WHAT YOU ARE ASKED TO DO
Below this line is a set of entries; quote exactly the lines from the line that contains "ThreePointArc(bevel_end_corner, crown_top, end_keyseat_corner)" to the line that contains "obj.data.transform(world)", both lines included.

——

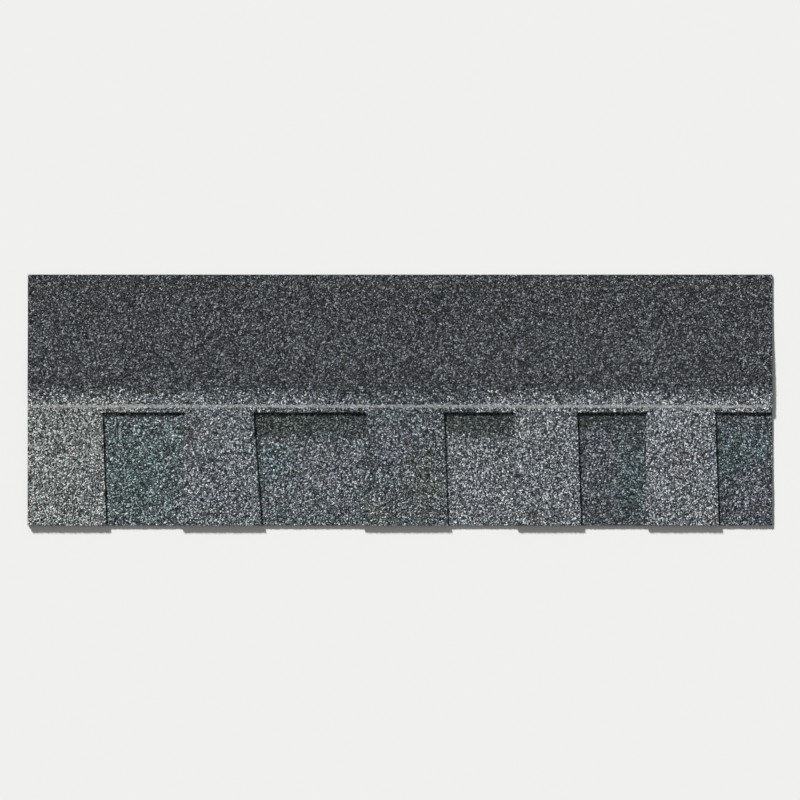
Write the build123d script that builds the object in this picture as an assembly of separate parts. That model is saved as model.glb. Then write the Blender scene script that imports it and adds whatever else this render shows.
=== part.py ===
"""Laminated asphalt roof shingle: one shingle, lying face up on a level floor.

Two plies of granule-surfaced asphalt sheet are glued into one strip. The overlay is the full
height, and its lower half is cut into flared teeth. The underlay is a narrower strip behind the
teeth, and shows in the slots between them. Lines of laminating asphalt join the plies. Under the
butt edge is a row of self-seal dashes, and under the top edge a strip of release film.

Millimetres. +X runs along the butt edge to the right, +Y up the roof slope and +Z out of the
exposed face. The origin is under the middle of the shingle, on the floor.
"""

import os

from build123d import *

# Driving dimensions
LENGTH = 1000.0  # along the butt edge
HEIGHT = 337.0  # from the butt edge to the top edge
UNDERLAY_HEIGHT = 178.0  # leaves 26 mm of double ply above the slots, where the nails go
SLOT_DEPTH = 152.0  # 9 mm more than the 143 mm of each course that shows on a roof
PLY = 2.7  # one ply, granules included
GLUE = 0.3  # laminating asphalt between the plies

# Teeth of the overlay: left and right side at the closed end of the slots, then how far each side
# has moved outwards at the butt edge. The teeth flare, as a sheet cut into two interlocking
# overlays gives them.
TEETH = (
    (0.0, 100.5, 0.0, 5.0),
    (211.0, 303.0, 7.0, 11.0),
    (455.0, 559.0, 7.0, 5.0),
    (654.0, 738.0, 0.0, 5.0),
    (831.0, 923.0, 1.5, 5.0),
)
SLOT_CORNER = 1.5  # radius that the cutting cylinder leaves in a slot's inner corners

# Self-seal dashes under the butt edge
SEAL_THICKNESS = 0.8
SEAL_WIDTH = 13.0
SEAL_INSET = 9.0  # from the butt edge
SEAL_DASH = 62.0
SEAL_GAP = 13.0
SEAL_COUNT = 13
SEAL_CORNER = 5.9  # radius of a dash's nearly round ends
SEAL_EDGE = 0.3  # rounded shoulder of a dash

# Release film under the top edge, where it meets the dashes of the next shingle in a bundle
FILM_THICKNESS = 0.1
FILM_WIDTH = 32.0
FILM_INSET = 6.0  # from the top edge

# Laminating asphalt, as lines along the shingle: distance from the butt edge, and width
GLUE_LINES = ((16.0, 12.0), (72.0, 10.0), (128.0, 10.0), (157.0, 14.0))
GLUE_INSET = 4.0  # how far short of the shingle's ends the lines stop

# How the soft strip lies: level over the dashes, down to the floor behind them, level as far as
# the underlay's top edge, then down again as one ply
DASH_SHELF = 32.0
DASH_RAMP_END = 92.0
EDGE_SHELF = UNDERLAY_HEIGHT + 3.0
EDGE_RAMP_END = 292.0

BUTT_Y = -HEIGHT / 2
LEFT_X = -LENGTH / 2
CUT_HEIGHT = 4 * PLY  # of the tools that cut through the strip, which is two plies thick
CUT_PAST = 5.0  # how far those tools run out past the strip's edges


def ramp(start, end):
    """Two tangent arcs from start to end, level at both ends: the line of a limp sheet."""
    middle = (start[0] + end[0]) / 2, (start[1] + end[1]) / 2
    first = TangentArc(start, middle, tangent=(1, 0))
    return first, TangentArc(middle, end, tangent=first % 1)


def sheet(profile, thickness):
    """A sheet of one thickness along the whole shingle, whose underside follows a profile.

    The profile is a list of points (distance from the butt edge, height above the floor). It is
    level from one point to the next where their heights agree, and otherwise a ramp.
    """

    def line_at(lift):
        edges = []
        for a, b in zip(profile[:-1], profile[1:]):
            start, end = (a[0], a[1] + lift), (b[0], b[1] + lift)
            edges.extend([Line(start, end)] if a[1] == b[1] else ramp(start, end))
        return edges

    low, high = profile[0], profile[-1]
    outline = [
        *line_at(0.0),
        Line((high[0], high[1]), (high[0], high[1] + thickness)),
        *line_at(thickness),
        Line((low[0], low[1]), (low[0], low[1] + thickness)),
    ]
    section = Plane.YZ * make_face(outline)
    return Pos(LEFT_X, BUTT_Y, 0) * extrude(section, amount=LENGTH)


def underlay_profile():
    """Underside of the underlay."""
    return [
        (0.0, SEAL_THICKNESS),
        (DASH_SHELF, SEAL_THICKNESS),
        (DASH_RAMP_END, 0.0),
        (UNDERLAY_HEIGHT, 0.0),
    ]


def overlay_profile():
    """Underside of the overlay: one ply and the glue above the underlay, then down to the film."""
    on_underlay = PLY + GLUE
    return [
        (0.0, SEAL_THICKNESS + on_underlay),
        (DASH_SHELF, SEAL_THICKNESS + on_underlay),
        (DASH_RAMP_END, on_underlay),
        (EDGE_SHELF, on_underlay),
        (EDGE_RAMP_END, FILM_THICKNESS),
        (HEIGHT, FILM_THICKNESS),
    ]


def slot_outlines():
    """Each slot's left and right side at its closed end, then at the butt edge.

    A slot lies between one tooth and the next. The last is open to the shingle's right end, which
    stands in for a next tooth.
    """
    slots = []
    for tooth, after in zip(TEETH, TEETH[1:] + ((LENGTH, LENGTH, 0.0, 0.0),)):
        slots.append((tooth[1], after[0], tooth[1] + tooth[3], after[0] - after[2]))
    return slots


def slot_cutter(slot):
    """A prism over one slot, run out past the butt edge and, for the last, past the end."""
    root_left, root_right, butt_left, butt_right = slot
    slope_left = (butt_left - root_left) / SLOT_DEPTH
    slope_right = (butt_right - root_right) / SLOT_DEPTH
    at_end = CUT_PAST if root_right == LENGTH else 0.0
    outline = Polyline(
        (root_left, SLOT_DEPTH),
        (root_right + at_end, SLOT_DEPTH),
        (butt_right + slope_right * CUT_PAST + at_end, -CUT_PAST),
        (butt_left + slope_left * CUT_PAST, -CUT_PAST),
        close=True,
    )
    face = make_face(outline)
    inner = [v for v in face.vertices() if v.Y > 0 and v.X < LENGTH]
    face = fillet(inner, SLOT_CORNER)
    return Pos(LEFT_X, BUTT_Y, 0) * extrude(face, amount=CUT_HEIGHT)


def overlay():
    """Full-height ply with its teeth."""
    ply = sheet(overlay_profile(), PLY)
    for slot in slot_outlines():
        ply -= slot_cutter(slot)
    return ply


def underlay():
    """Plain strip behind the teeth."""
    return sheet(underlay_profile(), PLY)


def laminating_asphalt():
    """Glue lines between the plies, left out where a slot shows the underlay."""
    profile = [(y, z + PLY) for y, z in underlay_profile()]
    film = sheet(profile, GLUE)
    lines = []
    for inset, width in GLUE_LINES:
        window = Box(LENGTH - 2 * GLUE_INSET, width, CUT_HEIGHT)
        lines.append(film & Pos(0, BUTT_Y + inset + width / 2, CUT_HEIGHT / 2) * window)
    glue = Compound(children=[s for line in lines for s in line.solids()])
    for slot in slot_outlines():
        glue -= slot_cutter(slot)
    return glue


def seal_dashes():
    """Row of self-seal asphalt dashes under the butt edge."""
    pitch = SEAL_DASH + SEAL_GAP
    centre_y = BUTT_Y + SEAL_INSET + SEAL_WIDTH / 2
    dash = extrude(RectangleRounded(SEAL_DASH, SEAL_WIDTH, SEAL_CORNER), amount=SEAL_THICKNESS)
    dash = chamfer(dash.edges().group_by(Axis.Z)[0], SEAL_EDGE)
    first = -pitch * (SEAL_COUNT - 1) / 2
    return Compound(
        children=[Pos(first + i * pitch, centre_y, 0) * dash for i in range(SEAL_COUNT)]
    )


def release_film():
    """Strip of film under the top edge."""
    centre_y = BUTT_Y + HEIGHT - FILM_INSET - FILM_WIDTH / 2
    return Pos(0, centre_y, FILM_THICKNESS / 2) * Box(LENGTH, FILM_WIDTH, FILM_THICKNESS)


PIECES = {
    "overlay_ply": overlay,
    "underlay_ply": underlay,
    "laminating_asphalt": laminating_asphalt,
    "seal_dashes": seal_dashes,
    "release_film": release_film,
}

os.makedirs("parts", exist_ok=True)
for name, make in PIECES.items():
    export_step(make(), f"parts/{name}.step")
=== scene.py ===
"""Looks of a laminated asphalt shingle: its granules, asphalt, back and a pale studio floor.

The file is laid out as an add-on and run as a script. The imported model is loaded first. Every new
piece is worked out from it in metres and in its frame: +X along the butt edge, +Y up the roof
slope, +Z out of the exposed face. Distances called "up" start at the butt edge, and distances
called "along" start at the shingle's left end.
"""

import bpy
import numpy as np
from bpy.props import FloatProperty, FloatVectorProperty, IntProperty, PointerProperty
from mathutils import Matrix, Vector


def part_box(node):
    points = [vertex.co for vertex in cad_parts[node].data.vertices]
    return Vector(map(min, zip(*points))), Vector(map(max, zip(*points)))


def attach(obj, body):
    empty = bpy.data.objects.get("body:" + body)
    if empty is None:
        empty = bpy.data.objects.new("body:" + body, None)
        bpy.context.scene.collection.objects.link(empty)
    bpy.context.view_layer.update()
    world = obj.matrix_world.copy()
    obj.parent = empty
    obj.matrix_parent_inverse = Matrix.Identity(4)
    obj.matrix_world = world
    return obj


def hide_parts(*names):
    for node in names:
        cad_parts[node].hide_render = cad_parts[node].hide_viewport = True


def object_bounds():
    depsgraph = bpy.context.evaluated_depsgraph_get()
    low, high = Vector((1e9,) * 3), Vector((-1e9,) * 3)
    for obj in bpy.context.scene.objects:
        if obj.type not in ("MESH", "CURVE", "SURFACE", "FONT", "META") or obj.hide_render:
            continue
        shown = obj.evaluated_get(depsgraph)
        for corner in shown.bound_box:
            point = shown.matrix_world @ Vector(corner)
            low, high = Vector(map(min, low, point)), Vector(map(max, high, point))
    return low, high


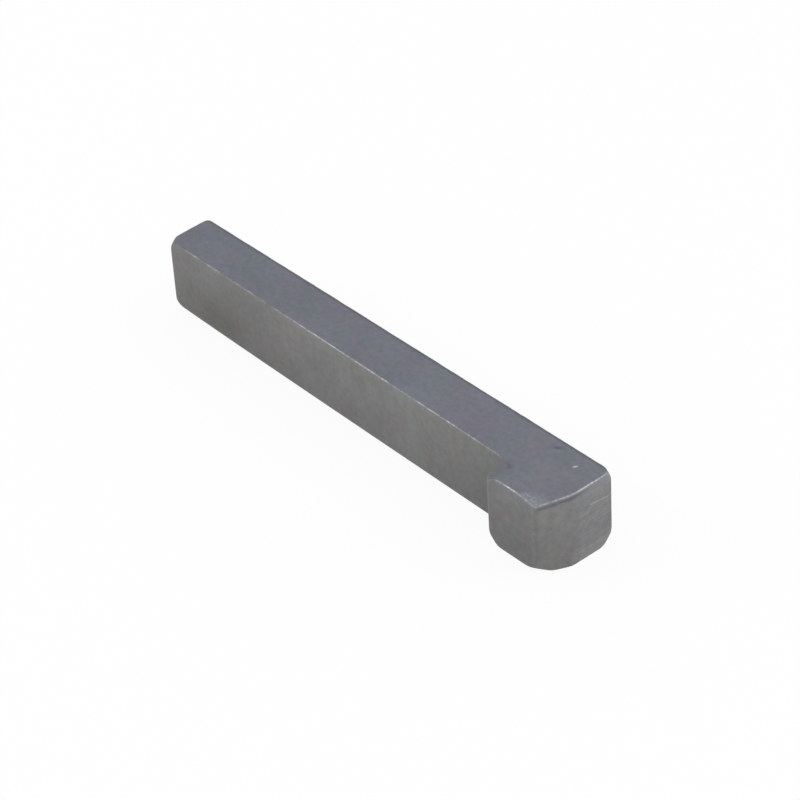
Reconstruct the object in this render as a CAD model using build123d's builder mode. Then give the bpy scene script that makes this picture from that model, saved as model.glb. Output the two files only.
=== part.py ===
"""Gib head key: a tapered steel key with a hooked head, lying on its L-shaped side."""
from build123d import *
import os

os.makedirs("parts", exist_ok=True)

# Main sizes, in millimetres. The key lies on its side, so its width stands upright.
key_width = 12.0
shank_height = 8.0
shank_length = 70.0
taper = 1 / 100
head_length = 11.55
head_height = 11.7

# The end of the head, which takes the hammer, is ground to a low crown. A slope takes off the corner between
# it and the head's top, and blends into the crown.
end_crown = 0.2
bevel_length = 1.95
bevel_height = 4.3
bevel_top_radius = 1.5
bevel_end_radius = 3.0

# Rounding of the upright edges: in the hook's root, at the corners in front, and at the ones beside the keyseat.
root_radius = 0.8
corner_radius = 0.8
keyseat_corner_radius = 0.7

# Rounding of the long edges, round the side that faces up and round the side that lies down.
upper_edge_radius = 0.35
lower_edge_radius = 0.6

# Two upper corners of the head are worn off to a long flat. Each flat is given by how far it runs from the corner
# along the head's top, how far it runs along the face beside it, and how deep it goes.
bevel_flat_along_top = 3.3
bevel_flat_along_bevel = 3.6
bevel_flat_depth = 0.45
hook_flat_along_top = 3.0
hook_flat_along_inner_face = 3.0
hook_flat_depth = 1.2

# The two lower corners of the head, and the front ones of the thin end, are knocked off. The first chip is longer
# than it is high. The other ones run equally far from their corners along all three edges.
bevel_chip_length = 2.7
bevel_chip_height = 1.5
hook_chip = 2.0
thin_upper_chip = 1.5
thin_lower_chip = 2.1

# The key is centred over the side that it lies on. Its head is towards +X and its keyseat face towards +Y.
total_length = shank_length + head_length
thin_end_x = -total_length / 2
root_x = thin_end_x + shank_length
crown_x = total_length / 2
crown_edge_x = crown_x - end_crown
keyseat_y = head_height / 2
head_top_y = -head_height / 2
bevel_end_y = head_top_y + bevel_height
thin_end_height = shank_height - taper * shank_length

thin_keyseat_corner = Vector(thin_end_x, keyseat_y)
thin_taper_corner = Vector(thin_end_x, keyseat_y - thin_end_height)
root = Vector(root_x, keyseat_y - shank_height)
hook_corner = Vector(root_x, head_top_y)
bevel_top_corner = Vector(crown_edge_x - bevel_length, head_top_y)
bevel_end_corner = Vector(crown_edge_x, bevel_end_y)
crown_top = Vector(crown_x, (bevel_end_y + keyseat_y) / 2)
end_keyseat_corner = Vector(crown_edge_x, keyseat_y)

rounded_outline = [
    (end_keyseat_corner, keyseat_corner_radius),
    (thin_keyseat_corner, keyseat_corner_radius),
    (thin_taper_corner, corner_radius),
    (root, root_radius),
    (hook_corner, corner_radius),
    (bevel_top_corner, bevel_top_radius),
    (bevel_end_corner, bevel_end_radius),
]


def worn_flat(corner, inward, first_way, first_length, second_way, second_length, depth):
    """The plane of a flat on a corner, and the flat's three points in that plane. Inward is up or down."""
    points = [
        corner + first_way.normalized() * first_length,
        corner + second_way.normalized() * second_length,
        corner + inward * depth,
    ]
    outward = (points[1] - points[0]).cross(points[2] - points[0]).normalized()
    if outward.dot(inward) > 0:
        outward = -outward
    plane = Plane(origin=points[0], x_dir=points[1] - points[0], z_dir=outward)
    return plane, [plane.to_local_coords(point) for point in points]


up = Vector(0, 0, 1)
width_way = up * key_width
along_top = hook_corner - bevel_top_corner
along_bevel = bevel_end_corner - bevel_top_corner
along_hook_face = root - hook_corner
along_taper = root - thin_taper_corner
along_thin_end = thin_keyseat_corner - thin_taper_corner

worn_corners = [
    worn_flat(
        bevel_top_corner + width_way,
        -up,
        along_top,
        bevel_flat_along_top,
        along_bevel,
        bevel_flat_along_bevel,
        bevel_flat_depth,
    ),
    worn_flat(
        hook_corner + width_way,
        -up,
        -along_top,
        hook_flat_along_top,
        along_hook_face,
        hook_flat_along_inner_face,
        hook_flat_depth,
    ),
    worn_flat(
        bevel_top_corner,
        up,
        along_top,
        bevel_chip_length,
        along_bevel,
        bevel_chip_length,
        bevel_chip_height,
    ),
    worn_flat(hook_corner, up, -along_top, hook_chip, along_hook_face, hook_chip, hook_chip),
    worn_flat(
        thin_taper_corner + width_way,
        -up,
        along_taper,
        thin_upper_chip,
        along_thin_end,
        thin_upper_chip,
        thin_upper_chip,
    ),
    worn_flat(thin_taper_corner, up, along_taper, thin_lower_chip, along_thin_end, thin_lower_chip, thin_lower_chip),
]

with BuildPart() as key:
    with BuildSketch(Plane.XY) as side_view:
        with BuildLine():
            Polyline([corner for corner, radius in rounded_outline])
            ThreePointArc(bevel_end_corner, crown_top, end_keyseat_corner)
        make_face()
        for corner, radius in rounded_outline:
            fillet(side_view.vertices().sort_by_distance(corner)[0], radius)
    extrude(amount=key_width)

    fillet(key.faces().sort_by(Axis.Z)[-1].edges(), upper_edge_radius)
    fillet(key.faces().sort_by(Axis.Z)[0].edges(), lower_edge_radius)

    for plane, triangle in worn_corners:
        with BuildSketch(plane):
            with BuildLine():
                Polyline(triangle, close=True)
            make_face()
        extrude(amount=key_width, mode=Mode.SUBTRACT)

key.part.label = "gib_head_key"
export_step(key.part, "parts/gib_head_key.step")
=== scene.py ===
"""The looks of a gib head key: ground steel, dulled and a little worn, lying on a white floor."""
import math

import bpy
import numpy as np
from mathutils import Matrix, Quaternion, Vector, noise


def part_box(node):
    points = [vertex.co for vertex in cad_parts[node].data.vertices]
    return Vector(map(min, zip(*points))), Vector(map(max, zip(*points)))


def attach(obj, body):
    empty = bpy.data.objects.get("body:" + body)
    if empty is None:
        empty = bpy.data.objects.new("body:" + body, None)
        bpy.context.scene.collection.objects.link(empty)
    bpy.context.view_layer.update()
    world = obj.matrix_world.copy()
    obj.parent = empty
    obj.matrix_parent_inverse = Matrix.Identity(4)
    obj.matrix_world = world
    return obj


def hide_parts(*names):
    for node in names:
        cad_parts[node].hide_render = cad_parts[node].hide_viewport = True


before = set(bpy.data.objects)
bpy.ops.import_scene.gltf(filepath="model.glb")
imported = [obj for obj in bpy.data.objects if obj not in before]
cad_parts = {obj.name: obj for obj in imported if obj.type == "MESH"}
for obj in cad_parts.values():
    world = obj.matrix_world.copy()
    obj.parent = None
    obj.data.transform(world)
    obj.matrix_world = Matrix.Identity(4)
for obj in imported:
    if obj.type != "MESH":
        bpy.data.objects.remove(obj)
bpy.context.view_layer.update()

# The key's mesh is worked out in millimetres, in the frame's own axes, and written in metres.
mm = 0.001
box_corners = [np.array(corner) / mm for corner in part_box("gib_head_key")]
(low_x, low_y, low_z), (high_x, high_y, high_z) = box_corners

# Main sizes. The key lies on its side, so its width stands upright. Its head is towards +X.
shank_height = 8.0
shank_length = 70.0
taper = 1 / 100
bevel_length = 2.08
bevel_height = 4.4

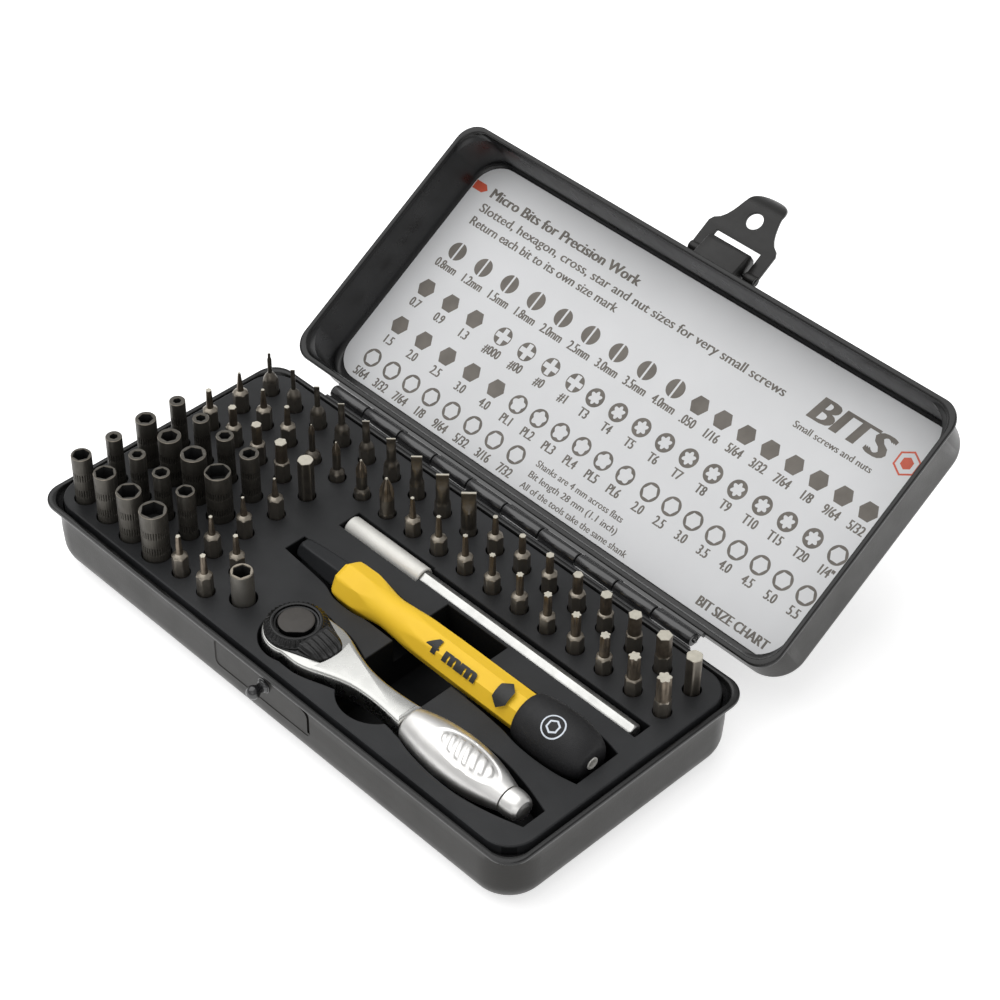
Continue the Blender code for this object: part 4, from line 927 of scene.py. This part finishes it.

——

TASK SOLUTION
            ThreePointArc(bevel_end_corner, crown_top, end_keyseat_corner)
        make_face()
        for corner, radius in rounded_outline:
            fillet(side_view.vertices().sort_by_distance(corner)[0], radius)
    extrude(amount=key_width)

    fillet(key.faces().sort_by(Axis.Z)[-1].edges(), upper_edge_radius)
    fillet(key.faces().sort_by(Axis.Z)[0].edges(), lower_edge_radius)

    for plane, triangle in worn_corners:
        with BuildSketch(plane):
            with BuildLine():
                Polyline(triangle, close=True)
            make_face()
        extrude(amount=key_width, mode=Mode.SUBTRACT)

key.part.label = "gib_head_key"
export_step(key.part, "parts/gib_head_key.step")
=== scene.py ===
"""The looks of a gib head key: ground steel, dulled and a little worn, lying on a white floor."""
import math

import bpy
import numpy as np
from mathutils import Matrix, Quaternion, Vector, noise


def part_box(node):
    points = [vertex.co for vertex in cad_parts[node].data.vertices]
    return Vector(map(min, zip(*points))), Vector(map(max, zip(*points)))


def attach(obj, body):
    empty = bpy.data.objects.get("body:" + body)
    if empty is None:
        empty = bpy.data.objects.new("body:" + body, None)
        bpy.context.scene.collection.objects.link(empty)
    bpy.context.view_layer.update()
    world = obj.matrix_world.copy()
    obj.parent = empty
    obj.matrix_parent_inverse = Matrix.Identity(4)
    obj.matrix_world = world
    return obj


def hide_parts(*names):
    for node in names:
        cad_parts[node].hide_render = cad_parts[node].hide_viewport = True


before = set(bpy.data.objects)
bpy.ops.import_scene.gltf(filepath="model.glb")
imported = [obj for obj in bpy.data.objects if obj not in before]
cad_parts = {obj.name: obj for obj in imported if obj.type == "MESH"}
for obj in cad_parts.values():
    world = obj.matrix_world.copy()
    obj.parent = None
    obj.data.transform(world)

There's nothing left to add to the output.